9 comments on “DC Round-Up: Comics Released 3/22/17

  1. I think merino is servicable, but that Giandomenico page really got to me. Williamson writes a great Flash that means well but doesn’t know how to be a mentor (as opposed to a teacher)

    I also really liked the Gardner exchange, and him asking to be Arkillo’s partner. Did you notice the “coverup” scene in Green Lantern Corps. It sounds like some Green Lanterns aren’t fit for sciencecells. I wonder if this will be used to fuel further conflict within the corps? I hope the GLs move outside of Ring issues again. I liked using Brainac as an antagonist and hope they explore other cosmic elements. (Like introducing the Legion through GL)

    • I was surprised by how dark and sad the fallout from Guy’s beat-em-up with Arkillo was. I walked away from my first read of it thinking there was some suicide-by-Sinestro-Corpsmen sentiment in Guy’s apology to the unconscious Arkillo, but on second read, I was totally projecting that. Regardless, something is not right with the Warrior, and this was a heartbreaking reminder that there’s some serious illness behind that swagger.

      • I agree with what you’re saying, but I think I saw some growth in that scene. Gardner recognized his abusive tendencies, and I read his giving back the tooth as an apology and a pledge to try and change.

  2. HJatGLC: I’m gonna miss White Lantern Kyle. His transformation into the White Lantern was one of my more satisfying comics reading experiences (not to mention some of my earliest experiences writing for this site), and I thought it was something that not only made Kyle unique in a visual and powerset sense, but which served to highlight why he’s so special amongst the Corps in the first place.

    If he had to go back to being a GL, though, I’m glad he got his classic costume, weird crab-mask and all.

    Wonder Woman: So someone lied to Wonder Woman about the Themyscara she visited being Themyscara, and she wanted to believe that lie so badly that it BECAME her truth. I love it, because it’s such a good metaphor for confirmation bias and how we perceive reality around us: as we can see in the current political climate, people tend to believe what they want to believe, even if facts don’t confirm it. The fact that Wonder Woman is an embodiment of truth whose beliefs have been implied to have warped reality around her is just a nice comic-booky touch.

    Action Comics: Okay, we didn’t cover the Action half of this crossover, SO, let’s talk about the conclusion.

    At the height of Mxy’s attack, Jon is assisted by a red light who turn out to be the “spirits” of the New 52 Superman and Lois Lane. They can’t seem to exist at the same time as Jon’s parents (the old continuity/Convergence Clark and Lois), who fade away into a blue light.
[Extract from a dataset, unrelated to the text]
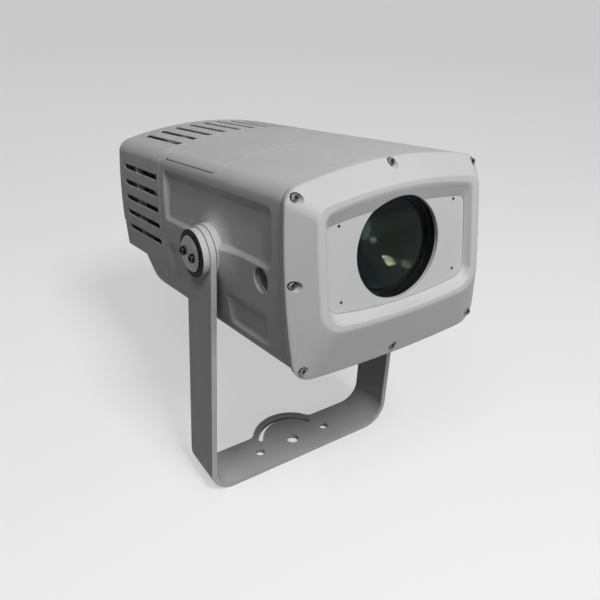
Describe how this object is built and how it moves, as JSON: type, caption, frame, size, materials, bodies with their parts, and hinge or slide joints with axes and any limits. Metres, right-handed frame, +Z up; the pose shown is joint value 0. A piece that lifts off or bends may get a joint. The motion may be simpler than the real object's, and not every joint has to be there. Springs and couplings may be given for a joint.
{
  "type": "gobo projector",
  "caption": "Outdoor gobo projector: crowned cast housing with a faceted front bezel and round lens, vented rear cover and a top access cover, tilting in a bent flat-bar yoke.",
  "frame": {"origin": "on the underside of the yoke's base, in the middle of its centre bolt hole, below the tilt axis", "axes": "+Z up along the yoke's arms, +X along the tilt axis to the right seen from behind the lens towards the light, -Y the way the light leaves"},
  "size_m": [0.2968, 0.4527, 0.4369],
  "materials": {
    "powder_coat": "light grey powder coat on cast aluminium, fine texture",
    "stainless": "turned stainless steel",
    "dark_steel": "oiled dark steel",
    "black_oxide": "black oxide, satin",
    "anodised": "matt black anodised aluminium",
    "bare_aluminium": "mill finish",
    "sheet_aluminium": "bent sheet, mill finish",
    "rubber": "moulded seal",
    "black_plastic": "moulded, matt",
    "coated_glass": "anti-reflection coated, polished",
    "gobo_glass": "dark coated glass",
    "circuit_board": "solder mask"
  },
  "bodies": {
    "yoke": {"yoke_bracket": "powder_coat", "pivot_collar_left": "powder_coat", "pivot_collar_right": "powder_coat"},
    "head": {"pivot_shaft_left": "stainless", "friction_washer_left": "rubber", "clamp_disc_left": "stainless", "clamp_screw_left_front": "black_oxide", "clamp_screw_left_rear": "black_oxide", "pivot_shaft_right": "stainless", "friction_washer_right": "rubber", "clamp_disc_right": "stainless", "clamp_screw_right_front": "black_oxide", "clamp_screw_right_rear": "black_oxide", "main_housing": "powder_coat", "front_bezel": "powder_coat", "bezel_gasket": "rubber", "lens_plate": "powder_coat", "rear_cover": "powder_coat", "top_cover_gasket": "rubber", "cable_gland": "black_plastic", "blanking_plug_left": "black_plastic", "blanking_plug_right": "black_plastic", "bezel_screw_1": "dark_steel", "bezel_screw_2": "dark_steel", "bezel_screw_3": "dark_steel", "bezel_screw_4": "dark_steel", "bezel_screw_5": "dark_steel", "bezel_screw_6": "dark_steel", "bezel_screw_7": "dark_steel", "bezel_screw_8": "dark_steel", "optical_bench": "sheet_aluminium", "lens_barrel": "anodised", "front_lens": "coated_glass", "condenser_holder": "anodised", "condenser_lens": "coated_glass", "focus_rod_left": "stainless", "focus_rod_right": "stainless", "focus_motor": "black_oxide", "gobo_motor": "black_oxide", "rear_bulkhead": "sheet_aluminium", "heat_sink": "bare_aluminium", "led_board": "circuit_board", "led_driver": "sheet_aluminium", "control_board": "circuit_board", "fan_frame_left": "black_plastic", "fan_frame_right": "black_plastic"},
    "cover": {"top_cover": "powder_coat"},
    "focus": {"focus_carriage": "anodised", "focus_lens": "coated_glass"},
    "lead_screw": {"focus_lead_screw": "stainless"},
    "gobo": {"gobo_wheel": "bare_aluminium", "gobo_shaft": "stainless", "gobo_glass_1": "gobo_glass", "gobo_glass_2": "gobo_glass", "gobo_glass_3": "gobo_glass"},
    "fan_left": {"fan_rotor_left": "black_plastic"},
    "fan_right": {"fan_rotor_right": "black_plastic"}
  },
  "joints": [
    {"name": "head_tilt", "type": "hinge", "parent": "yoke", "child": "head", "pos_m": [0, 0, 0.31425], "axis": [1, 0, 0], "range_deg": [-80.58, 99.42]},
    {"name": "cover_lift", "type": "slide", "parent": "head", "child": "cover", "axis": [0, 0.1637, 0.9865], "range_m": [0, 0.08]},
    {"name": "focus_travel", "type": "slide", "parent": "head", "child": "focus", "axis": [0, 0.9865, -0.1637], "range_m": [-0.02, 0.02]},
    {"name": "lead_screw_turn", "type": "hinge", "parent": "head", "child": "lead_screw", "pos_m": [0, 0.00757, 0.35989], "axis": [0, 0.9865, -0.1637], "range_deg": [-905, 905]},
    {"name": "gobo_turn", "type": "hinge", "parent": "head", "child": "gobo", "pos_m": [0, 0.0359, 0.28626], "axis": [0, 0.9865, -0.1637], "continuous": true},
    {"name": "fan_left_spin", "type": "hinge", "parent": "head", "child": "fan_left", "pos_m": [-0.048, 0.22965, 0.2944], "axis": [0, 0.9865, -0.1637], "continuous": true},
    {"name": "fan_right_spin", "type": "hinge", "parent": "head", "child": "fan_right", "pos_m": [0.048, 0.22965, 0.2944], "axis": [0, 0.9865, -0.1637], "continuous": true}
  ],
  "couplings": [
    {"joint": "lead_screw_turn", "follows": "focus_travel", "rad_per_m": 785.4}
  ]
}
Jon’s rattled by version of his parents who don’t remember him (he also pokes fun at New 52 Supes’ collar), but through his love, he’s able to revive his parents’ spirits as well and merge the red and blue Supermen and Loises together.

    The result is that continuity has been rewritten — the two versions of Superman and Lois Lane have been combined. We can see that the alt-universe, Convergence backstory is no longer in place — these versions of Superman and Lois Lane both grew up on this earth, met and fell in love at the Daily Planet as per tradition, got married, and had Jon, who doesn’t appear changed by this shift.
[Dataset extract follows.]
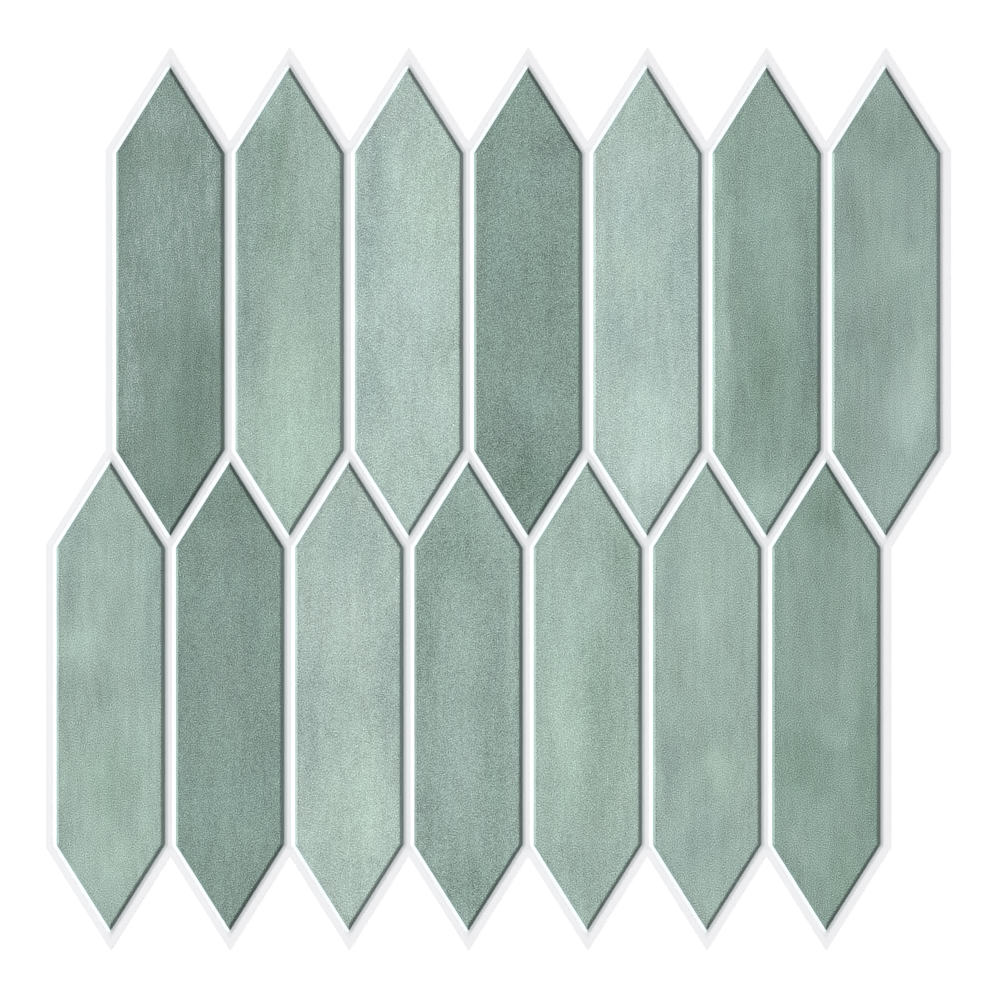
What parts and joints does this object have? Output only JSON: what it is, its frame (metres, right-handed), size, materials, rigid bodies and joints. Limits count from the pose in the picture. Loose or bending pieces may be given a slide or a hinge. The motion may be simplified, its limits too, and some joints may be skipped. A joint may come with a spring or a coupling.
{
  "type": "peel and stick wall panel",
  "caption": "Self-adhesive wall panel with staggered rows of raised picket tiles in sage green on a white grout sheet, for sticking to a flat wall as a backsplash.",
  "frame": {"origin": "centre of the panel's outline, on the underside of the release liner, where the panel lies on a level floor", "axes": "+Z out of the tile faces, away from the wall; +Y up the wall, along the tiles; +X to the right as the panel is seen from the room"},
  "size_m": [0.3052, 0.305, 0.0028],
  "materials": {
    "tile_deep_sage": "satin",
    "tile_sage": "satin",
    "tile_mid_sage": "satin",
    "tile_soft_sage": "satin",
    "tile_pale_sage": "satin",
    "grout_white": "satin",
    "adhesive": "gloss",
    "liner_paper": "satin"
  },
  "bodies": {
    "root": {"grout_sheet": "grout_white", "adhesive_film": "adhesive", "release_liner": "liner_paper", "upper_tile_1": "tile_deep_sage", "upper_tile_2": "tile_soft_sage", "upper_tile_3": "tile_pale_sage", "upper_tile_4": "tile_deep_sage", "upper_tile_5": "tile_pale_sage", "upper_tile_6": "tile_sage", "upper_tile_7": "tile_mid_sage", "lower_tile_1": "tile_soft_sage", "lower_tile_2": "tile_deep_sage", "lower_tile_3": "tile_pale_sage", "lower_tile_4": "tile_mid_sage", "lower_tile_5": "tile_soft_sage", "lower_tile_6": "tile_soft_sage", "lower_tile_7": "tile_sage"}
  },
  "joints": []
}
    We don’t know if they live in Metropolis or on the farm still, but this does get rid of the need for the “Smith” alias. It also seems like it’s wiped the Superman/Wonder Woman relationship out of continuity. It will also have wiped out of continuity the death of the New 52 Superman and the New 52 Lois in the Superwoman book, as well as the truly dumb story of Convergence-Lois taking over her dead counterpart’s life at the Daily Planet. If the “Truth” secret identity reveal storyline is still in place, it’s been drastically changed, and Mxy masquerading as Clark Kent has given Superman his secret identity back anyway.

    It’s an interesting choice, and I’ve got mixed feelings. On the one hand, Clark and Lois as parents has proven to be a powerful concept, and I’m glad that it can exist without the baggage of the alternate universe/New 52 death backstory. It will be much easier to explain and sell. I’m just wondering, why wait until 20 issues into Rebirth to do this? Why do the death of New 52 Superman at all? If you were gonna merge the two together, why not do it in that last storyline before Rebirth, and kick the initiative off with a clean slate? A few of the Rebirth Superman stories (such as the Swamp Thing annual) have already been invalidated with the loss of the alternate-universe backstory.

    The timing is a weird choice, but I’m cool with the change itself. This was a fun storyline.

    • I liked Action Comics as well, but if you give it too much thought, it doesn’t work. In my headcontinuity, I consider all those New 52 stories still cannon, but just exist as a wacky adventure of SUpes where he was experiencing an alternate history for a time. So he was always married to Lois, and always had a son but Mxy made them forget as part of a trick and had him dating Wonder Woman. Not exactly that, but I think the Swamp Thing Story still counts.

  3. What the hell was their justification for fracturing the White Light? Because I can’t imagine any way that doing something so boring that would be satisfying.

    Making Kyle a Green Lantern again is just so stupid and unimaginative. Kyle should be in one of his most interesting periods ever, with the aftermath of Omega Men, and instead they are doing this.

    When will the Rebirth trainwreck end?